In 2022, the Byes hired lawyers to fight for what they were owed from FedNat. When FedNat officially entered into bankruptcy, their litigation, alongside approximately 1,500 other open claims, was inherited by the Louisiana Insurance Guaranty Association, or LIGA, a state-backed corporation that assumes outstanding claims from failed insurance companies licensed in Louisiana. But the pace of climate-intensified disasters has also overwhelmed LIGA, which is meant to serve as a safety net for people left in the lurch like the Byes. 

While waiting on LIGA to settle their claim, Dean called 68 insurance companies before one, Allstate, agreed to write him a homeowner’s policy for $3,900. That annual premium payment is now closer to $5,000, Dean, who recently retired from working as an emergency medical technician, said. He’s tried to switch to a cheaper plan since. “Nobody is writing,” he said. “Still, to this day, nobody is writing.” 

The Byes received some money from FedNat before the company went bankrupt, checks that totaled less than $90,000, Dean said, barely enough to make a dent in the damage.
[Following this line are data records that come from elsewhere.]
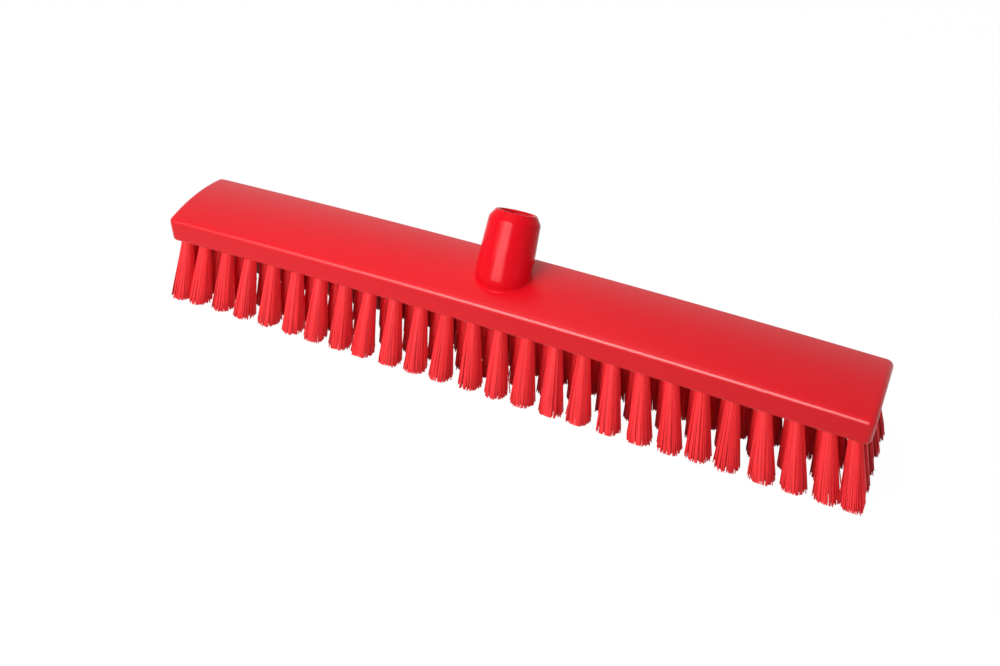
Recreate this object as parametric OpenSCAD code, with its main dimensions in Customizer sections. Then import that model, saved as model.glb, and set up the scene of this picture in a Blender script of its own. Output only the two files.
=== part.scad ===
// Push broom head: a bowed and crowned block moulded in one with a tilted
// handle socket, five staggered rows of leaning filament tufts, and the flat
// steel anchor that pins each folded tuft in its drilled hole.
// +X runs along the block, +Y is the side the socket leans to, Z = 0 is the floor.

/* [Block] */
// Length of the block
block_l = 500; // [300:10:700]
// Width of the block, front to back
block_w = 64; // [62:1:90]
// Height of the sides, from the underside to the top of their edge fillet
side_h = 19.2; // [17:0.2:26]
// Rise of the crown at mid-width above the sides
crown_rise = 3; // [1:0.5:6]
// Drop of both ends of the block below its middle
bow = 3.8; // [1:0.2:8]
// Fillet along the top edges
top_r = 4.2; // [2:0.2:4.2]
// Fillet along the bottom edges
bottom_r = 3; // [1:0.2:4]
// Radius of the four corners seen from above
corner_r = 4.8; // [4.4:0.2:8]

/* [Handle socket] */
// Lean of the socket from upright, towards +Y
socket_tilt = 29.4; // [10:0.2:34]
// Height above the crown at which the leaning axis crosses the middle of the block
socket_pivot_h = 1.3; // [0:0.1:3]
// Height of the socket's upright foot above the crown
socket_foot_h = 5.3; // [3:0.1:7]
// Distance along the axis, from the pivot, at which the leaning cone begins
socket_knee = 11.1; // [10:0.1:16]
// Length of the socket along its axis, from the pivot to its rim
socket_l = 41.2; // [38:0.2:60]
// Diameter of the foot, and of the cone where it begins
socket_base_d = 37; // [36:0.2:46]
// Diameter of the socket just below its rim chamfer
socket_top_d = 34.6; // [34.4:0.2:36]
// Length of the rim chamfer along the axis
rim_chamfer_l = 5.3; // [2:0.1:8]
// Width of the rim chamfer across the axis
rim_chamfer_w = 3.6; // [1:0.2:4]
// Diameter of the plain bore that the handle's threaded end fills
bore_d = 22.4; // [18:0.2:23]
// Depth of the bore below the rim
bore_depth = 40; // [25:1:40]
// Width of the countersink that leads the handle in
lead_in = 1.3; // [0.5:0.1:1.6]

/* [Tufts] */
// Length of filament showing under the middle of the block
trim = 50.7; // [35:0.1:80]
// Tufts in the front, middle and back rows; the rows between have one fewer
row_count = 26; // [20:2:28]
// Distance from the end tufts' centres to the ends of the block
end_margin = 9.6; // [8.6:0.2:20]
// Step from an end tuft to its neighbour in the front, middle and back rows
end_step = 15.6; // [12:0.2:20]
// Distance from the outer rows' centres to the sides of the block
side_margin = 7.5; // [7:0.1:8.5]
// Distance that the tips of the end tufts stand out beyond their holes, along X
tip_spread_x = 8.65; // [0:0.05:14]
// Distance that the tips of the outer rows stand out beyond their holes, along Y
tip_spread_y = 9.05; // [5:0.05:9.8]
// Diameter of a tuft where it leaves its hole
tuft_root_d = 7.9; // [5:0.1:8]
// Gap left between the trimmed tips of neighbouring tufts
tip_gap = 0.3; // [0.1:0.1:2]

/* [Holes and anchors] */
// Depth of the tuft holes
hole_depth = 13; // [9:0.5:14]
// Clearance between a tuft and the wall of its hole
hole_gap = 0.05; // [0.02:0.01:0.2]
// Width of the flat wire that the anchors are cut from
anchor_h = 2.4; // [1.6:0.1:3]
// Thickness of the anchor wire
anchor_t = 0.5; // [0.3:0.05:0.8]
// Bite of each end of an anchor into the wall of its hole
anchor_bite = 0.5; // [0.2:0.05:1]
// Thickness of the folded filaments between an anchor and the bottom of its hole
fold_t = 1.6; // [0.8:0.1:3]

/* [Hidden] */

red = [0.88, 0.10, 0.15];
bristle_red = [0.80, 0.08, 0.12];
steel = [0.75, 0.76, 0.78];

// Section of the bar: the crown's arc runs into the top fillets
fillet_y = block_w / 2 - top_r;
crown_R = (pow(fillet_y, 2) + pow(crown_rise, 2)) / (2 * crown_rise);
crown_top = side_h + crown_rise;
crown_z = crown_top - crown_R;

// Rounded surfaces that would only touch stand this much proud, so that they cross cleanly
proud = 0.03;
fillet_z = crown_z + sqrt(pow(crown_R - top_r, 2) - pow(fillet_y, 2)) + proud;
crown_edge_y = fillet_y * crown_R / (crown_R - top_r);

// The bend laps into the leaning cone, and leaves a fine ledge where the cone begins
knee_lap = 0.5;
knee_ledge = 0.2;

// The bow is an arc of a very large circle, centred far below the block
bow_R = round((pow(block_l / 2, 2) + pow(bow, 2)) / (2 * bow));
sweep_angle = 1.1 * asin(block_l / 2 / bow_R);

// Shapes that round the ends and corners stand this far off the bar's own faces
envelope_gap = 0.12;
corner_x = block_l / 2 - corner_r;
corner_y = block_w / 2 - corner_r;
rim_x = block_l / 2 - top_r;
toe_x = block_l / 2 - bottom_r;

// Tuft places
row_pitch = (block_w / 2 - side_margin) / 2;
end_x = block_l / 2 - end_margin;
fan_x = tip_spread_x / end_x;
fan_y = tip_spread_y / (2 * row_pitch);
inner_pitch = 2 * (end_x - end_step) / (row_count - 3);
short_pitch = 2 * end_x / (row_count - 2);
long_row = [
    -end_x,
    for (i = [0:row_count - 3]) -end_x + end_step + i * inner_pitch,
    end_x
];
short_row = [for (i = [0:row_count - 2]) -end_x + i * short_pitch];

// Tufts flare until their tips nearly touch the tips beside them
hole_d = tuft_root_d + 2 * hole_gap;
tip_step_x = min(end_step, inner_pitch, short_pitch) * (1 + fan_x);
tip_step_y = row_pitch * (1 + fan_y);
corner_lean = lean(end_x, 2 * row_pitch);
tuft_tip_d = min(tip_step_x, tip_step_y) * cos(corner_lean) - tip_gap;
flare_steps = 6;

// Rows are numbered from -2 in front to 2 at the back
function row_xs(row) = row % 2 == 0 ? long_row : short_row;

// Height of the underside above the floor, and the way a tuft's axis leans there
function underside(x) = trim - bow_R + sqrt(pow(bow_R, 2) - pow(x, 2));
function lean(x, y) = atan2(norm([x * fan_x, y * fan_y]), underside(x));
function heading(x, y) = atan2(-y * fan_y, -x * fan_x);
function tuft_length(x, y) = norm([x * fan_x, y * fan_y, underside(x)]);

// A quarter of a disc, with its corner at the origin
module quarter_disc(r) {
    intersection() {
        circle(r = r, $fn = 64);
        square(r);
    }
}

// Section of the bar seen from its end: Y to the right, Z up from the underside
module bar_section() {
    intersection() {
        translate([0, crown_z]) circle(r = crown_R, $fn = 360);
        translate([-crown_edge_y, bottom_r]) square([2 * crown_edge_y, crown_top]);
    }
    translate([-block_w / 2, bottom_r]) square([block_w, fillet_z - bottom_r]);
    translate([bottom_r - block_w / 2, 0]) square([block_w - 2 * bottom_r, bottom_r]);
    for (side = [0, 1]) mirror([side, 0]) {
        translate([fillet_y, fillet_z]) quarter_disc(top_r);
        translate([block_w / 2 - bottom_r, bottom_r]) rotate(-90) quarter_disc(bottom_r);
    }
}

// The section swept along the bow, past both ends of the block
module bowed_bar() {
    translate([0, 0, trim - bow_R]) rotate([90, 0, 0])
        rotate_extrude(angle = 2 * sweep_angle, start = 90 - sweep_angle, $fn = 2400)
            translate([bow_R, 0]) rotate(-90) bar_section();
}

// Upright box that reaches x and y to either side of the middle
module centred_box(x, y, z_from, z_to) {
    translate([-x, -y, z_from]) cube([2 * x, 2 * y, z_to - z_from]);
}

// What the four corners leave of the bar: upright rounds with a fillet above and below
module corner_envelope() {
    centred_box(corner_x, block_w, 0, 2 * trim);
    centred_box(block_l, corner_y, 0, 2 * trim);
    bottom = underside(corner_x) - envelope_gap;
    top = underside(corner_x) + fillet_z + envelope_gap;
    r = corner_r + envelope_gap;
    for (x = [-corner_x, corner_x], y = [-corner_y, corner_y])
        translate([x, y, 0]) rotate_extrude($fn = 64) {
            translate([0, bottom]) square([r - bottom_r, bottom_r]);
            translate([r - bottom_r, bottom + bottom_r]) rotate(-90) quarter_disc(bottom_r);
            translate([0, bottom + bottom_r]) square([r, top - bottom - bottom_r]);
            translate([0, top]) square([r - top_r, top_r]);
            translate([r - top_r, top]) quarter_disc(top_r);
        }
}

// What the two ends leave of the bar: a rim that follows the crown, and a straight toe below
module end_envelope() {
    rim_R = crown_R + envelope_gap;
    axis_z = underside(rim_x) + crown_z;
    toe_z = underside(toe_x) - envelope_gap;
    wall_z = toe_z + bottom_r;
    wall_h = fillet_z - bottom_r;
    centred_box(rim_x, block_w, 0, 2 * trim);
    intersection() {
        translate([0, 0, axis_z]) rotate([0, 90, 0])
            for (side = [0, 1]) mirror([0, 0, side])
                rotate_extrude($fn = 360) {
                    square([rim_R - top_r, block_l / 2]);
                    translate([rim_R - top_r, 0]) square([top_r, rim_x]);
                    translate([rim_R - top_r, rim_x]) quarter_disc(top_r);
                }
        centred_box(block_l, block_w, wall_z + wall_h / 3, 2 * trim);
    }
    rotate([90, 0, 0]) linear_extrude(2 * block_w, center = true)
        for (side = [0, 1]) mirror([side, 0]) {
            translate([0, toe_z]) square([toe_x, bottom_r]);
            translate([toe_x, wall_z]) rotate(-90) quarter_disc(bottom_r);
            translate([0, wall_z]) square([block_l / 2, wall_h * 2 / 3]);
        }
}

module bar() {
    intersection() {
        bowed_bar();
        corner_envelope();
        end_envelope();
    }
}

// Places its children on the socket's leaning axis, at a distance along it from the pivot
module on_socket_axis(along) {
    translate([0, 0, trim + crown_top + socket_pivot_h]) rotate([-socket_tilt, 0, 0])
        translate([0, 0, along]) children();
}

// Leaning cone with a chamfered rim, standing on a bend that grows out of an upright foot
module socket_wall() {
    cone_l = socket_l - socket_knee;
    on_socket_axis(socket_knee) rotate_extrude($fn = 128)
        polygon([
            [0, 0],
            [socket_base_d / 2, 0],
            [socket_top_d / 2, cone_l - rim_chamfer_l],
            [socket_top_d / 2 - rim_chamfer_w, cone_l],
            [0, cone_l]
        ]);
    hull() {
        translate([0, 0, trim + side_h]) cylinder(h = crown_rise + socket_foot_h, d = socket_base_d, $fn = 96);
        on_socket_axis(socket_knee) cylinder(h = knee_lap, d = socket_base_d - 2 * knee_ledge, $fn = 96);
    }
}

module socket_bore() {
    lead_in_d = bore_d + 2 * lead_in;
    on_socket_axis(socket_l - bore_depth) cylinder(h = bore_depth, d = bore_d, $fn = 96);
    on_socket_axis(socket_l - lead_in) cylinder(h = lead_in, d1 = bore_d, d2 = lead_in_d, $fn = 96);
    on_socket_axis(socket_l) cylinder(h = lead_in, d = lead_in_d, $fn = 96);
}

// Places its children on the axis of the tuft at x, y: Z = 0 at the underside, +Z into the block
module on_tuft_axis(x, y) {
    translate([x, y, underside(x)]) rotate([0, lean(x, y), heading(x, y)]) children();
}

module tuft_hole(x, y) {
    on_tuft_axis(x, y) translate([0, 0, -hole_d / 2]) cylinder(h = hole_depth + hole_d / 2, d = hole_d, $fn = 32);
}

module anchor(x, y) {
    w = hole_d + 2 * anchor_bite;
    on_tuft_axis(x, y) rotate([0, 0, -heading(x, y)])
        translate([-w / 2, -anchor_t / 2, hole_depth - fold_t - anchor_h]) cube([w, anchor_t, anchor_h]);
}

// Bell of filaments: straight in its hole, then flaring to the trimmed tips
module tuft(x, y) {
    root_r = tuft_root_d / 2;
    tip_r = tuft_tip_d / 2;
    reach = tuft_length(x, y);
    past_floor = tip_r;
    difference() {
        on_tuft_axis(x, y) rotate_extrude($fn = 32)
            polygon([
                [0, hole_depth],
                [root_r, hole_depth],
                [root_r, 0],
                for (k = [1:flare_steps])
                    [root_r + (tip_r - root_r) * sin(90 * k / flare_steps), -reach * k / flare_steps],
                [tip_r, -reach - past_floor],
                [0, -reach - past_floor]
            ]);
        anchor(x, y);
    }
}

module block() {
    color(red) difference() {
        union() {
            bar();
            socket_wall();
        }
        socket_bore();
        for (row = [-2:2], x = row_xs(row)) {
            tuft_hole(x, row * row_pitch);
            anchor(x, row * row_pitch);
        }
    }
}

module tuft_row(row) {
    color(bristle_red) intersection() {
        for (x = row_xs(row)) tuft(x, row * row_pitch);
        translate([-block_l, -block_w, 0]) cube([2 * block_l, 2 * block_w, trim + crown_top]);
    }
}

module anchor_row(row) {
    color(steel) for (x = row_xs(row)) anchor(x, row * row_pitch);
}

module front_row_tufts() { tuft_row(-2); }
module second_row_tufts() { tuft_row(-1); }
module middle_row_tufts() { tuft_row(0); }
module fourth_row_tufts() { tuft_row(1); }
module back_row_tufts() { tuft_row(2); }

module front_row_anchors() { anchor_row(-2); }
module second_row_anchors() { anchor_row(-1); }
module middle_row_anchors() { anchor_row(0); }
module fourth_row_anchors() { anchor_row(1); }
module back_row_anchors() { anchor_row(2); }

block();
front_row_tufts();
second_row_tufts();
middle_row_tufts();
fourth_row_tufts();
back_row_tufts();
front_row_anchors();
second_row_anchors();
middle_row_anchors();
fourth_row_anchors();
back_row_anchors();
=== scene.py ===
import bpy
import numpy as np
from mathutils import Euler, Matrix, Vector


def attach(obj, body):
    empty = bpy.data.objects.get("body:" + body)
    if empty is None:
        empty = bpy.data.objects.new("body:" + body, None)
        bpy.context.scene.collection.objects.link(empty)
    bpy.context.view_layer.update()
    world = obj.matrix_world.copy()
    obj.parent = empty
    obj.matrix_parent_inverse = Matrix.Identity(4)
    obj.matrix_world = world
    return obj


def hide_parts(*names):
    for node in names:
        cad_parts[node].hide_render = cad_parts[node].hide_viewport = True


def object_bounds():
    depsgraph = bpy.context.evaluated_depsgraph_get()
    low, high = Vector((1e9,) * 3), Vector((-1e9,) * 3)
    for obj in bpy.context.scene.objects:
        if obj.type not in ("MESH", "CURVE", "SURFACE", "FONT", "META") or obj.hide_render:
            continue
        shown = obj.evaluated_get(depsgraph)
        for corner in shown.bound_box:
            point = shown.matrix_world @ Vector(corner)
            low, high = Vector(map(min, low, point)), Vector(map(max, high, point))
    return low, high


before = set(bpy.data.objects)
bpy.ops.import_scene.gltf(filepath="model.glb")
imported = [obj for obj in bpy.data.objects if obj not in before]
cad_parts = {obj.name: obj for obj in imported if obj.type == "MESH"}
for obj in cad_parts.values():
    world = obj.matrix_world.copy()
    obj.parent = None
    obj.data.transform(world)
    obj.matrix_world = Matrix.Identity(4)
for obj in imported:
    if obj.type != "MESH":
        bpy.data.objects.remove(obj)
cad_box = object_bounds()


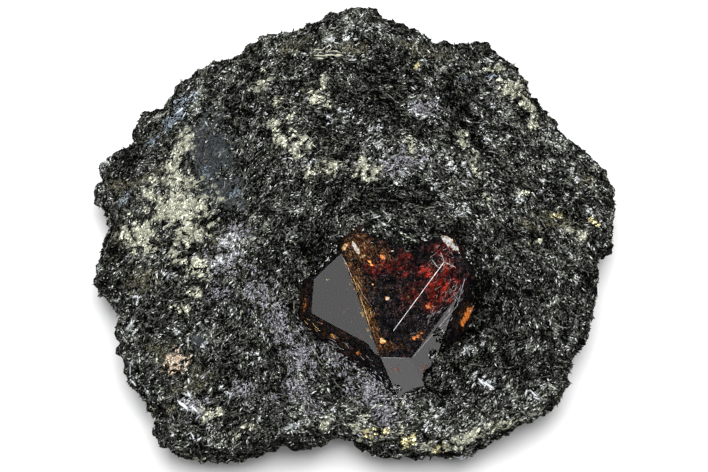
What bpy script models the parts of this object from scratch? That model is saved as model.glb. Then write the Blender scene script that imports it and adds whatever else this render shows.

As of this month — more than four years after the hurricane that nearly destroyed their home — the couple said they are still waiting on $450,000 from LIGA. LIGA’s latest annual report shows more than 500 FedNat claims are still pending. The guaranty association is managing a backlog of leftover claims — not just from FedNat, but also the many other insurance companies that have gone bankrupt in recent years. LIGA did not reply to Grist’s request for comment, nor did Hale Partnership Capital Management.